Let me define what I mean by “community space,” since it could mean all sorts of things. I believe community spaces are defined by their purpose:
The purpose of a community space is to give people a place to gather, connect, and belong, usually centered around a particular set of activities, interests, and/or beliefs.
Homes, gardens, workshops, farms, and warehouses can all become community spaces…really, any space where people can gather regularly and that they can have some agency over will work! The beauty of a good community space is that it feels alive: its members can constantly improve and adapt the space to their needs and interests. Slow, constant change is a good sign, I think.
(A community space can be physical or online, but I’m mostly focusing on in-person spaces in this piece, since that’s what I have the most experience with. But Foster’s writing circles are a great example of an online community space!)
Who am I?
And why should you listen to what I have to say about community spaces?
For the last few years, I built and ran a space in Brooklyn called Highside Workshop. It was a multipurpose space that hosted everything from concerts to art galleries to motorcycle repair workshops to tattoo popups. I don’t know how many events we ran, but I’d guess pushing a hundred, and there were constantly people coming in and out for band practices, to work on cars and motorcycles, or just to hang out.
When I got the warehouse that became Highside Workshop, I had basically no plan – I just knew I wanted to create a place for my creative and talented friends to come do their thing, no matter what that was. Space is hard to come by in New York City, especially space without many rules around what you’re allowed to do in it. I spent the first six months gutting and redoing the place with the help of a few friends, because it was disgusting and badly water-damaged, and then started inviting people to come there and work on projects, host events, and bring their friends.

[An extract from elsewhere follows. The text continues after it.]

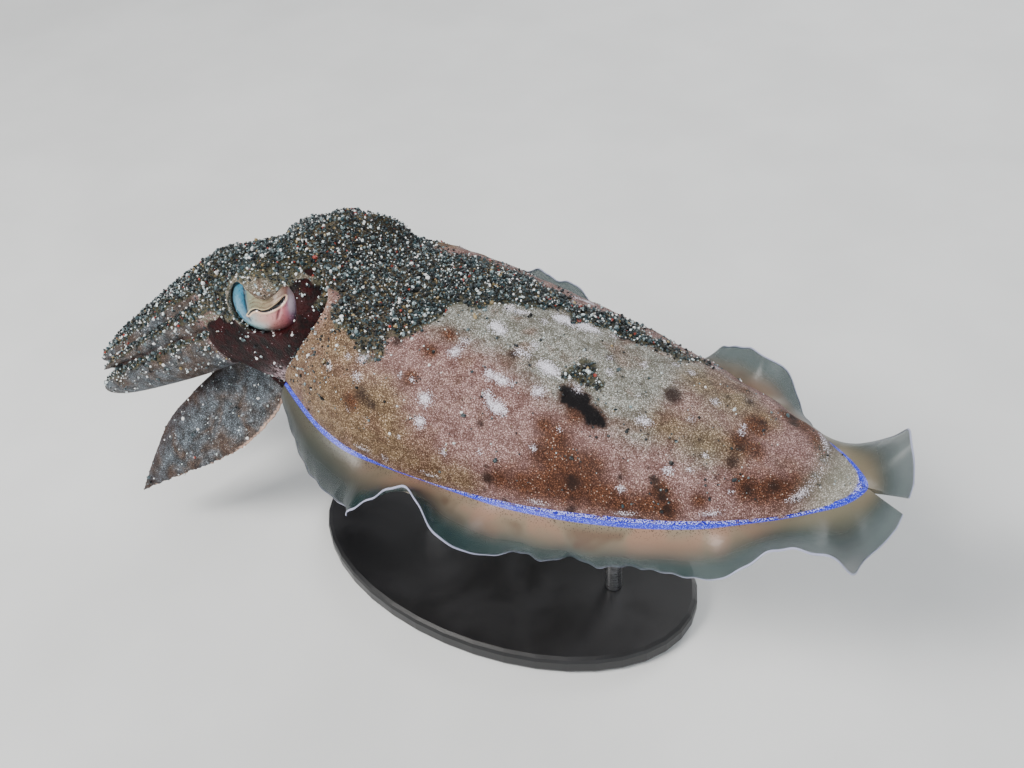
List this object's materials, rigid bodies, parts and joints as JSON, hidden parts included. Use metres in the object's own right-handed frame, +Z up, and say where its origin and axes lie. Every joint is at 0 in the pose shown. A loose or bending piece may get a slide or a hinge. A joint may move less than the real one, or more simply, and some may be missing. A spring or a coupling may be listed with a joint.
{
  "type": "pharaoh cuttlefish",
  "caption": "Pharaoh cuttlefish at life size, hovering level with rippled fins and drooping arms, held over a plain display stand.",
  "frame": {"origin": "centre of the display stand's flat underside", "axes": "+Z up; the head faces -X, the tail +X; the animal's left side faces -Y"},
  "size_m": [0.1976, 0.0839, 0.0886],
  "materials": {
    "mantle_skin": "moist skin, mottled pinkish beige and brown with pale and dark spots, dusted with dark sand along the back",
    "head_skin": "moist skin, olive brown above under dark sand, wine red on the cheek",
    "arm_skin": "moist grey brown skin with bluish white mottling",
    "siphon_skin": "smooth pale skin",
    "fin": "thin translucent membrane, milky at its root",
    "eye": "glossy, iridescent pink and pale blue with a black wavy pupil",
    "lip": "soft moist skin",
    "stand_base": "satin black",
    "stand_rod": "fine brushed"
  },
  "bodies": {
    "root": {"mantle": "mantle_skin", "head": "head_skin", "eye_left": "eye", "eye_right": "eye", "siphon": "siphon_skin", "mouth": "lip", "fin_left": "fin", "fin_right": "fin", "arm_1_left": "arm_skin", "arm_1_right": "arm_skin", "arm_2_left": "arm_skin", "arm_2_right": "arm_skin", "arm_3_left": "arm_skin", "arm_3_right": "arm_skin", "arm_4_left": "arm_skin", "arm_4_right": "arm_skin", "stand_base": "stand_base", "stand_rod_front": "stand_rod", "stand_rod_rear": "stand_rod"}
  },
  "joints": []
}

Things took a little while to get rolling, but eventually a friend of a friend (now one of my closest friends) suggested we throw a concert – he’s a local musician and booked the artists, and I helped organize and run it. To our complete surprise, lots of people showed up and seemed to have an absolute blast! From there, things snowballed and we were off to the races.
There is more to the story, but skipping ahead: we had our final show in August, and Highside has since closed. I’ve spent a lot of time reflecting on the last few years, thinking about what worked and what didn’t, and trying to pinpoint where the magic of the place came from. Because there was some ineffable sense of magic there. In the wake of our last show, a truly shocking number of people told me things about their personal relationship to Highside that were almost hard for me to believe: that it was their favorite place on Earth, that they felt able to be themselves there in a way that they didn’t feel anywhere else, that they were having a hard time imagining finding another community where they feel so safe and welcome. That some of the best memories of their lives are there, that they unlocked new versions of themselves there, that Highside is where they learned that it’s ok to take chances and fail.
And so I have to wonder: what made all that possible? There was no explicit structure to the community at all, no rules, hardly any regularly scheduled events, no group practices or rituals, nothing. I also wonder how I can help make it more likely that there will be more spaces like Highside in the world. So that’s what the rest of this piece is about. What makes a community space thrive?
(Also, prepare yourself: I’m going to say “the space” a truly staggering number of times.)
Trust
People aren’t used to being trusted. Most of us are used to others assuming that we’re not trustworthy, and so we’re defensive by default. That’s why treating someone as if they are trustworthy before getting any proof of it is powerful: it throws them out of their default framing and gives them the opportunity to become the person you’re trusting them to be.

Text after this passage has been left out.